True, his blood was mixed with madness, and the course of his actual life made some detours through villanous places, but his spirit was intimate with the fundamental truths of human nature, and fraught with prophecy.

There is none who has given birth to more life for this age; his gifts are yet untold; they are too present with us; but he who thinks really must often think with Rousseau, and learn of him even more and more: such is the method of genius, to ripen fruit for the crowd of those rays of whose heat they complain.
The second pleasure was in the speech of M.Berryer, when the Chamber was discussing the Address to the King.

Those of Thiers and Guizot had been, so far, more interesting, as they stood for more that was important; but M.Berryer is the most eloquent speaker of the House.
His oratory is, indeed, very good; not logical, but plausible, full and rapid, with occasional bursts of flame and showers of sparks, though indeed no stone of size and weight enough to crush any man was thrown out of the crater.

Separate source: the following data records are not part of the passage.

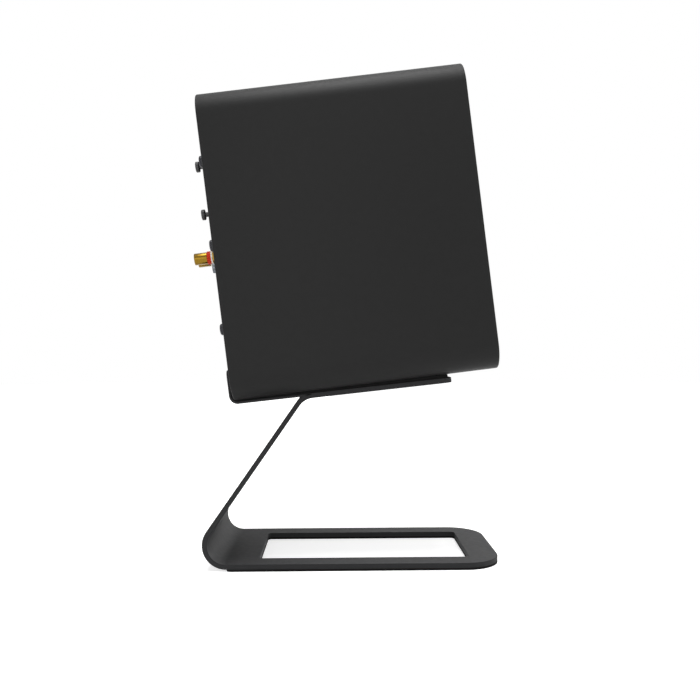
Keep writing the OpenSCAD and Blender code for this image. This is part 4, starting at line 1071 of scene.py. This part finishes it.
# %% Ground post
post_y, post_up = -50.0, input_up - 8.5
knob_sides, knob_r, knob_top, valley = 64, 3.2, 4.0, 0.945
knob = prism(knob_sides, knob_r, 0.4, knob_top)
valleys = [v for v in knob.verts if round(math.atan2(v.co.y, v.co.x) / (2 * math.pi / knob_sides)) % 2]
bmesh.ops.scale(knob, vec=(valley, valley, 1), verts=valleys)
end = [f for f in knob.faces if f.normal.z > 0.9]
bmesh.ops.inset_region(knob, faces=end, thickness=0.5, depth=0.0)
brim = [v for v in knob.verts if v.co.z > knob_top - 0.01 and v.co.xy.length > 2.8]
bmesh.ops.translate(knob, vec=(0, 0, -0.2), verts=brim)
stem = turned([(0, -6.4), (1.5, -6.4), (1.5, 0.3), (0, 0.3)], around=32)
washer = turned([(0, -0.4), (3.4, -0.4), (3.4, 0.4, 0.2), (0, 0.4)])
nut = prism(6, 2.9, -4.2, -2.4)
finished("ground_post_knurled", joined(knob, stem, washer, nut), on_rear(post_y, post_up), zinc,
         nodes=("ground_post",))

# %% [markdown]
# ## Reflex port
#
# A moulded tube behind a small flared mouth in the rear wall, which smooths the air flow.
# The flare is the large rounding at the inner corner of its outline.

# %% Port
tube = turned([(9.5, -70), (port_r, -70), (port_r, -mouth_deep), (mouth_r, -mouth_deep), (mouth_r, 0, 0.3),
               (9.5, 0, 2.0)], steps=6, around=96)
finished("port_tube_moulded", tube, on_rear(0, port_z), abs_black, nodes=("port_tube",))

# %% [markdown]
# ## The rest of the CAD nodes
#
# Plates, screws, sockets and everything inside the cabinet have the right shape already, so
# they keep it. Each only gets the finish of its real material, in its own material slots.

# %% Finishes for the nodes that stay
surfaces = {
    epdm: ("cradle_liner", "base_pad", "panel_gasket"),
    zinc: ("cradle_screws", "board_screws", "woofer_top_plate", "woofer_yoke", "tweeter_top_plate",
           "tweeter_yoke"),
    oxide: ("woofer_screws", "tweeter_screws", "panel_screws"),
    brass: ("cradle_inserts", "standoffs"),
    fleece: ("wadding",),
    enamel: ("woofer_cage",),
    ferrite: ("woofer_magnet", "tweeter_magnet"),
    cotton: ("woofer_spider",),
    copper: ("woofer_voice_coil", "tweeter_voice_coil", "inductors"),
    acrylic: ("status_lens",),
    mask: ("led_board", "amp_board", "wireless_module"),
    anodised: ("rear_panel",),
    pbt_black: ("power_switch", "pairing_switch", "dc_socket", "link_socket"),
    nylon_white: ("rca_washers", "rca_insulators"),
    gold: ("rca_nuts", "socket_pins"),
    nickel: ("usb_socket",),
    aluminium: ("heat_sink",),
    pvc_blue: ("capacitors",),
    pet_film: ("antenna",),
}
for surface, names in surfaces.items():
    for node in names:
        for place in frame["nodes"][node].material_slots:
            place.material = surface
print("nodes that keep their shape:", sum(len(names) for names in surfaces.values()))

# %% [markdown]
# ## End of the script

# The visual model has to stay inside the CAD model's box.

# %% End
print("done")
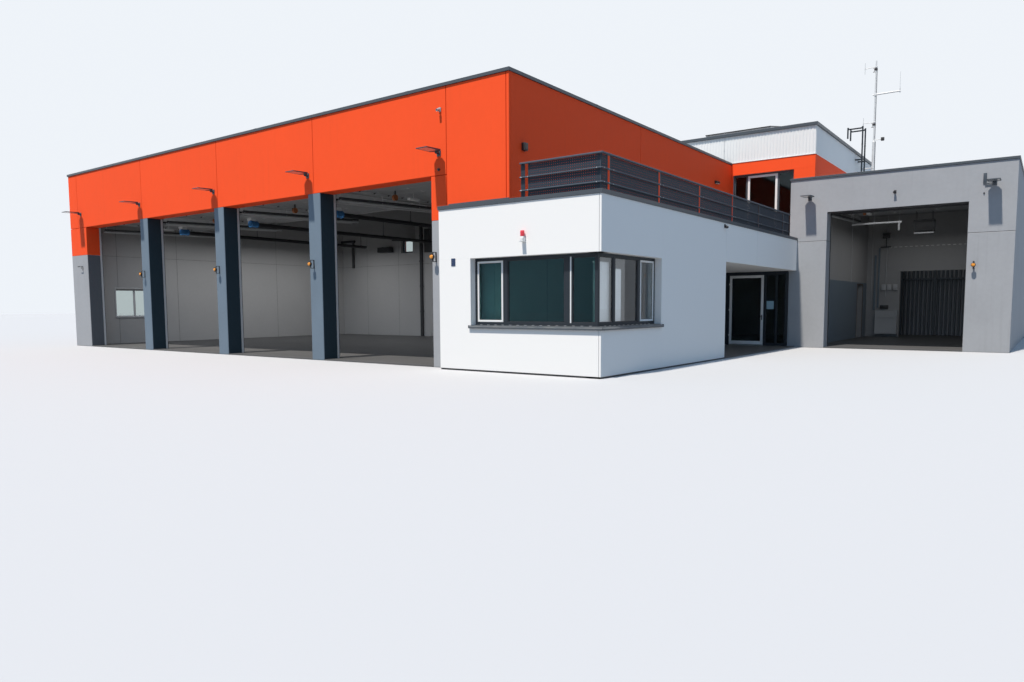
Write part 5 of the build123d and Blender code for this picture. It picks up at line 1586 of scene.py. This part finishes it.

Although the oratory of our country is very inferior to what might be expected from the perfect freedom and powerful motive for development of genius in this province, it presents several examples of persons superior in both force and scope, and equal in polish, to M.Berryer.
Nothing can be more pitiful than the manner in which the infamous affair of Cracow is treated on all hands.

There is not even the affectation of noble feeling about it.